======== PROVIDED MATERIAL ========
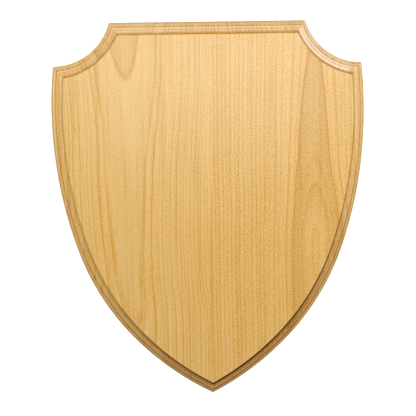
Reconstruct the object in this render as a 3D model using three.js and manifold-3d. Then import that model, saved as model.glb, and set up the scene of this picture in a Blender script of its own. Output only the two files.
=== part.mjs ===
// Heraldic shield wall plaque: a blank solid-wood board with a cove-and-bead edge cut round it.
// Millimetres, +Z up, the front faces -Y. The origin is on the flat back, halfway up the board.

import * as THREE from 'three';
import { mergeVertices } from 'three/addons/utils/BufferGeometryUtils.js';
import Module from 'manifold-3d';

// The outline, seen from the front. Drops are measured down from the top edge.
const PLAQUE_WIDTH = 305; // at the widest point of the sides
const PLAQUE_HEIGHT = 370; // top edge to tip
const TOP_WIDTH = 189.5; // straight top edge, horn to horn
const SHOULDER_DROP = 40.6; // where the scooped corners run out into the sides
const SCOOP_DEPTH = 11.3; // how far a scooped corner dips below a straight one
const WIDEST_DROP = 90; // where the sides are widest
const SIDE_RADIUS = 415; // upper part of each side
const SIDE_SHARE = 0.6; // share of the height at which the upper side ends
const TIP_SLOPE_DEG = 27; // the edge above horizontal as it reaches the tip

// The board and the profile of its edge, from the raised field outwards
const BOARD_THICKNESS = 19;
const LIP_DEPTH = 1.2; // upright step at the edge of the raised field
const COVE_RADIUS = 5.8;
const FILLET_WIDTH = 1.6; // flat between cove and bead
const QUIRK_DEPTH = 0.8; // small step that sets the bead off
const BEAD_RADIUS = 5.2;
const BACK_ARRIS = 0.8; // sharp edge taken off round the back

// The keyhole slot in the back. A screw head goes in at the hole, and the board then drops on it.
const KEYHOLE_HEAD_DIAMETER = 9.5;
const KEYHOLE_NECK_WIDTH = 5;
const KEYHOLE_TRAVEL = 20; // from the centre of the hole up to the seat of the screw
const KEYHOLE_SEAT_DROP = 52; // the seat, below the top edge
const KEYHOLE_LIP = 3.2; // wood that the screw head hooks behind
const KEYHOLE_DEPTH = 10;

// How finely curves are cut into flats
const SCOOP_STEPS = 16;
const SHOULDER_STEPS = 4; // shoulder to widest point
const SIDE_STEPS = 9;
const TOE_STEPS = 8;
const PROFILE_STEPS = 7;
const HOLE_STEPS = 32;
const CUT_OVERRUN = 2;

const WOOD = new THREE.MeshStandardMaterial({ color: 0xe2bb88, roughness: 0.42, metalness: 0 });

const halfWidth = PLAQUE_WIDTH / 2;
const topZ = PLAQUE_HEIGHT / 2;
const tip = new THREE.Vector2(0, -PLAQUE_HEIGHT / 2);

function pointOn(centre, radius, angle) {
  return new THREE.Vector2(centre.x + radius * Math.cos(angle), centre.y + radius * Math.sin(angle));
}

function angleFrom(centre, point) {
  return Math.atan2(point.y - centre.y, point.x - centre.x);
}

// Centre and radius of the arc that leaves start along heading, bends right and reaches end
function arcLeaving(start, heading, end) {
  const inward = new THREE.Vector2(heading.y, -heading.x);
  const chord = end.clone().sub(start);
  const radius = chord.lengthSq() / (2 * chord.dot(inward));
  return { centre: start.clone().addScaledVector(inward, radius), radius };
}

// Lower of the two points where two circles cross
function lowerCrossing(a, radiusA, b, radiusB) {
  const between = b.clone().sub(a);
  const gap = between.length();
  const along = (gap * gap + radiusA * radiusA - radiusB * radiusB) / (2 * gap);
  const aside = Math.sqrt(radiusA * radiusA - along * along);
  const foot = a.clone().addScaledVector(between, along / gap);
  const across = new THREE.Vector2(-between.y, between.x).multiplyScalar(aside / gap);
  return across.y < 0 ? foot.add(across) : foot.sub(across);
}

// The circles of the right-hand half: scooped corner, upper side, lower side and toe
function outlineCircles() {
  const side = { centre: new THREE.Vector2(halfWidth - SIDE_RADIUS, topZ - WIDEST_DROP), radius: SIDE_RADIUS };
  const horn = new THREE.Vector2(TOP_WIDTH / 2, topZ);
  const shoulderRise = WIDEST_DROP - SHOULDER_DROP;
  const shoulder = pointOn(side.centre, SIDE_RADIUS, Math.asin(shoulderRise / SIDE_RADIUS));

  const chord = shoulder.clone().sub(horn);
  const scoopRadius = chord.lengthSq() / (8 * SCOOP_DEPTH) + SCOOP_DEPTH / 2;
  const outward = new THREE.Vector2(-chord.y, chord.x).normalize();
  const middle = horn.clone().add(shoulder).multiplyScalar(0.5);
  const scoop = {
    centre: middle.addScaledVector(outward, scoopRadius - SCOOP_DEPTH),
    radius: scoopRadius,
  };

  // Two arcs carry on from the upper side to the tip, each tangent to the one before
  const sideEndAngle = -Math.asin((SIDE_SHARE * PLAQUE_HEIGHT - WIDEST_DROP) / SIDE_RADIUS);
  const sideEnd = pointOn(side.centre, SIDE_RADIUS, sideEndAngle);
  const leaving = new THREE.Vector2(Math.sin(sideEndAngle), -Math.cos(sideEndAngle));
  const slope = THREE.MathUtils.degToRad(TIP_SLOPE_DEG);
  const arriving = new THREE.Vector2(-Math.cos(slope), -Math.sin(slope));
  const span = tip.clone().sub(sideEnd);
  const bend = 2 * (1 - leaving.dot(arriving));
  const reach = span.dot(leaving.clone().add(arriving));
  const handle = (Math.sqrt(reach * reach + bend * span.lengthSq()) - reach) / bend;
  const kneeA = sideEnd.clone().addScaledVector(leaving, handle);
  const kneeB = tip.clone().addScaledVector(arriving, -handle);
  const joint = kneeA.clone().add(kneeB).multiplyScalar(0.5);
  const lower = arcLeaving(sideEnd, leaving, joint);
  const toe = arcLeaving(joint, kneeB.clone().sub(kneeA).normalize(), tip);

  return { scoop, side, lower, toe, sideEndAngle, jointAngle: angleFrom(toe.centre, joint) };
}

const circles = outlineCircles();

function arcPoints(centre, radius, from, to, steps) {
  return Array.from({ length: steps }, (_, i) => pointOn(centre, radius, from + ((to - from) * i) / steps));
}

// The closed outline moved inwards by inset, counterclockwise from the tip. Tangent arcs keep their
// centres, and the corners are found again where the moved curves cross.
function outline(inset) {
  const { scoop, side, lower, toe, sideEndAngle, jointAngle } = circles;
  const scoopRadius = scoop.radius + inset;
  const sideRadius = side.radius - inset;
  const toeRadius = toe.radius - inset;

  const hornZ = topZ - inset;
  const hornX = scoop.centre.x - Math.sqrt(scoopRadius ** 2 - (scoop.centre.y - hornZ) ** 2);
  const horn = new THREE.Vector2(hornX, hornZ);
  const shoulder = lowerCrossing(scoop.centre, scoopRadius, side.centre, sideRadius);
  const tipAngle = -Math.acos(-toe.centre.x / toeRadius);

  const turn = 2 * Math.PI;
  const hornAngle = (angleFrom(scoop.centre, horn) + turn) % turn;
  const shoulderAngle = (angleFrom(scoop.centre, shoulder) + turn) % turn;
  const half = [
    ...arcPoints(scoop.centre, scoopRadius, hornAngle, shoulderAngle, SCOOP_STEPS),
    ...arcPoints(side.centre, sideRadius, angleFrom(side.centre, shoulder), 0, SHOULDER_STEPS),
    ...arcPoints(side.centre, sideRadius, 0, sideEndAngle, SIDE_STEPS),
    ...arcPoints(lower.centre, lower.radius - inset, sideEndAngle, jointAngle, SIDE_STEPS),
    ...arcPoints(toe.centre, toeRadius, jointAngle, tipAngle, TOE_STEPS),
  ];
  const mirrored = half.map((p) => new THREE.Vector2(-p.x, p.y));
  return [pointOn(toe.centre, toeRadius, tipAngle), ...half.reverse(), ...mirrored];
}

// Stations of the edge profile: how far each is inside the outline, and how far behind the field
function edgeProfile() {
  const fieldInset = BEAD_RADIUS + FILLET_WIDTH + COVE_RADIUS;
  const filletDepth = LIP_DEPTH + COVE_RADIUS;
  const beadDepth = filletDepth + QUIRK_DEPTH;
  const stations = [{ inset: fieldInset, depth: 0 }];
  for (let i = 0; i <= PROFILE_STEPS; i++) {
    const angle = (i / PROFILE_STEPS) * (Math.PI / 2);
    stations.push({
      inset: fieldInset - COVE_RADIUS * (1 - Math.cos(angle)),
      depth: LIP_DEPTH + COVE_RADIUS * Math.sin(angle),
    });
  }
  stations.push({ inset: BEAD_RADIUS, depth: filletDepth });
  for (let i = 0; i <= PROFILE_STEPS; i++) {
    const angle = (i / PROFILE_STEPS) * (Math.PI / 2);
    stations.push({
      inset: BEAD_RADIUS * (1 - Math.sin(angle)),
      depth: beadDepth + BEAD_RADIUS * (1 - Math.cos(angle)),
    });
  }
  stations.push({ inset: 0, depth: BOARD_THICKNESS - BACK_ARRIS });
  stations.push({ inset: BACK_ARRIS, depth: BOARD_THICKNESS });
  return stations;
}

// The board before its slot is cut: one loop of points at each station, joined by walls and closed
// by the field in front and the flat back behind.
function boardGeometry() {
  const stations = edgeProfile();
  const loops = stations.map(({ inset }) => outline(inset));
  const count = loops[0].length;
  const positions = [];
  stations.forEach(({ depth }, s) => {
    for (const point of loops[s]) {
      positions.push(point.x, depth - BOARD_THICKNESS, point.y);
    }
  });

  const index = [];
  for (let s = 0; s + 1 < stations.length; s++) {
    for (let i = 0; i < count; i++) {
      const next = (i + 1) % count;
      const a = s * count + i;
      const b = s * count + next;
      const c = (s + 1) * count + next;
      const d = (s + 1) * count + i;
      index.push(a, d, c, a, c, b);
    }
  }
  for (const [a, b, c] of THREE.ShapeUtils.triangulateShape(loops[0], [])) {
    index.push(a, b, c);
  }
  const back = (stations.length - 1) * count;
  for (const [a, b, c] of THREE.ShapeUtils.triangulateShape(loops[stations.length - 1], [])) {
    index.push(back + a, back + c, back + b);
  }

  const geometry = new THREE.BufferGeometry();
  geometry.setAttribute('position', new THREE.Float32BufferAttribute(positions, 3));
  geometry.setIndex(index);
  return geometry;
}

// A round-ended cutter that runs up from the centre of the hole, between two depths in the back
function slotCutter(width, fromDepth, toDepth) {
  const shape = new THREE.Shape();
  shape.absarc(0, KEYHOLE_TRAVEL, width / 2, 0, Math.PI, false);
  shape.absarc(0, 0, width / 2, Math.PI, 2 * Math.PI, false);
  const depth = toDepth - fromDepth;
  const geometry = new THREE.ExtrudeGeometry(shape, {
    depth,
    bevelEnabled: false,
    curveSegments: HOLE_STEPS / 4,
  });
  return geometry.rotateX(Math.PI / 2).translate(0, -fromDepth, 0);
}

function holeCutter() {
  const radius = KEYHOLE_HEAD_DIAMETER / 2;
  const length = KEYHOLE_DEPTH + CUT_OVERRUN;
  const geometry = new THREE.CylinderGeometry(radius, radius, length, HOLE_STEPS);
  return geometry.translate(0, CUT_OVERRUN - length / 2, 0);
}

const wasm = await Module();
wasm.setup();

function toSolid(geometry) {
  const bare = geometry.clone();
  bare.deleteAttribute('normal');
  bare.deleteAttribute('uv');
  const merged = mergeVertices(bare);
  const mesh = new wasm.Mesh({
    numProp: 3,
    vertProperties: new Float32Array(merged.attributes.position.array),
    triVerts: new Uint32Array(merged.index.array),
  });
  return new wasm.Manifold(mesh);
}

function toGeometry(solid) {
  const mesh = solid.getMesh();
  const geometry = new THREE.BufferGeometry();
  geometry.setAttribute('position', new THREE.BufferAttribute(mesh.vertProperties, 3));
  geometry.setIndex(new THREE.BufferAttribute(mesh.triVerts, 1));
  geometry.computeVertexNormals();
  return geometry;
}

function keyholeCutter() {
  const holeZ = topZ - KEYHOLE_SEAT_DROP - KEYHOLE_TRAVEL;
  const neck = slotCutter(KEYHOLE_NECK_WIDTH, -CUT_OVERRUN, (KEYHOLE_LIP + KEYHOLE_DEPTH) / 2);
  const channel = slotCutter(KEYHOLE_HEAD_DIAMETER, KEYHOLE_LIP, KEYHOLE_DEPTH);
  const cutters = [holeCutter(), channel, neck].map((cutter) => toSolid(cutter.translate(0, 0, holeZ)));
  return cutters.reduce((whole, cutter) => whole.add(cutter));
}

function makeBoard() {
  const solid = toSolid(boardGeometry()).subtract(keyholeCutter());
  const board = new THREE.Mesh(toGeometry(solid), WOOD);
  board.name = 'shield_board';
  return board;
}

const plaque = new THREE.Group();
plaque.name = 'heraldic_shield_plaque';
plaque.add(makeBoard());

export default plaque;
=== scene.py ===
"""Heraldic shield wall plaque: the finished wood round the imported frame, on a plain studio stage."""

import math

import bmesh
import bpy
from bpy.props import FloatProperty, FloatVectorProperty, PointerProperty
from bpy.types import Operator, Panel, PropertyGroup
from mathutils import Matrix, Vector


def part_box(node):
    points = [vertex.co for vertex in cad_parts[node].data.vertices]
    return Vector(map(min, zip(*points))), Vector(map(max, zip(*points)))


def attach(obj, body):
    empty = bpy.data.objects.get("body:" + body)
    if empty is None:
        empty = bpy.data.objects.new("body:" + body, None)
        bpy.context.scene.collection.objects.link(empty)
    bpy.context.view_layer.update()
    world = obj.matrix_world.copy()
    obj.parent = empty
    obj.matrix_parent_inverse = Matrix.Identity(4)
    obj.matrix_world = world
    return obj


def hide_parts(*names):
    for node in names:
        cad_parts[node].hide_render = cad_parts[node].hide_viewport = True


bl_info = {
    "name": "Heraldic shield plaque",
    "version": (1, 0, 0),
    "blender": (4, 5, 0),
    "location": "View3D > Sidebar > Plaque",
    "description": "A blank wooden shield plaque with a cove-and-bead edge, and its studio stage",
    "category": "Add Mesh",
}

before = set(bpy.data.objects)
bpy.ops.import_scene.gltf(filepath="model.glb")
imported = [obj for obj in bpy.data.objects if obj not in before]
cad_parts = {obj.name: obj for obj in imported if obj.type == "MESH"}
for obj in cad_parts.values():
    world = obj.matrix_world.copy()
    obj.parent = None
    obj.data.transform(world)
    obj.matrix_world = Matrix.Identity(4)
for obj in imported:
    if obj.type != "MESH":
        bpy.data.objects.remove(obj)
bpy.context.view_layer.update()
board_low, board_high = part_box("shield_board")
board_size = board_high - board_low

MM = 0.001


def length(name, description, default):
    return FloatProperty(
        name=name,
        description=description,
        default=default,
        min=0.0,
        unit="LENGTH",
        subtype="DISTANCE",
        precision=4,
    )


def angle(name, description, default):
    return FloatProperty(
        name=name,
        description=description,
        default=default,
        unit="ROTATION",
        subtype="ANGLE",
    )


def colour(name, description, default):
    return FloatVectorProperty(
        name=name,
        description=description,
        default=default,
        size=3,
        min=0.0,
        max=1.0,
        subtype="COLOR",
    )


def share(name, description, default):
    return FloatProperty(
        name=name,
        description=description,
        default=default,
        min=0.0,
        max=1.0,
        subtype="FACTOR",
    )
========
→ EXERCISE INSTRUCTIONS
Working from the data above, extract solely the lines from the one containing "const plaque = new THREE.Group();" through the one containing "imported = [obj", exactly as they appear, both included.

→ TASK RESPONSE
const plaque = new THREE.Group();
plaque.name = 'heraldic_shield_plaque';
plaque.add(makeBoard());

export default plaque;
=== scene.py ===
"""Heraldic shield wall plaque: the finished wood round the imported frame, on a plain studio stage."""

import math

import bmesh
import bpy
from bpy.props import FloatProperty, FloatVectorProperty, PointerProperty
from bpy.types import Operator, Panel, PropertyGroup
from mathutils import Matrix, Vector


def part_box(node):
    points = [vertex.co for vertex in cad_parts[node].data.vertices]
    return Vector(map(min, zip(*points))), Vector(map(max, zip(*points)))


def attach(obj, body):
    empty = bpy.data.objects.get("body:" + body)
    if empty is None:
        empty = bpy.data.objects.new("body:" + body, None)
        bpy.context.scene.collection.objects.link(empty)
    bpy.context.view_layer.update()
    world = obj.matrix_world.copy()
    obj.parent = empty
    obj.matrix_parent_inverse = Matrix.Identity(4)
    obj.matrix_world = world
    return obj


def hide_parts(*names):
    for node in names:
        cad_parts[node].hide_render = cad_parts[node].hide_viewport = True


bl_info = {
    "name": "Heraldic shield plaque",
    "version": (1, 0, 0),
    "blender": (4, 5, 0),
    "location": "View3D > Sidebar > Plaque",
    "description": "A blank wooden shield plaque with a cove-and-bead edge, and its studio stage",
    "category": "Add Mesh",
}

before = set(bpy.data.objects)
bpy.ops.import_scene.gltf(filepath="model.glb")
imported = [obj for obj in bpy.data.objects if obj not in before]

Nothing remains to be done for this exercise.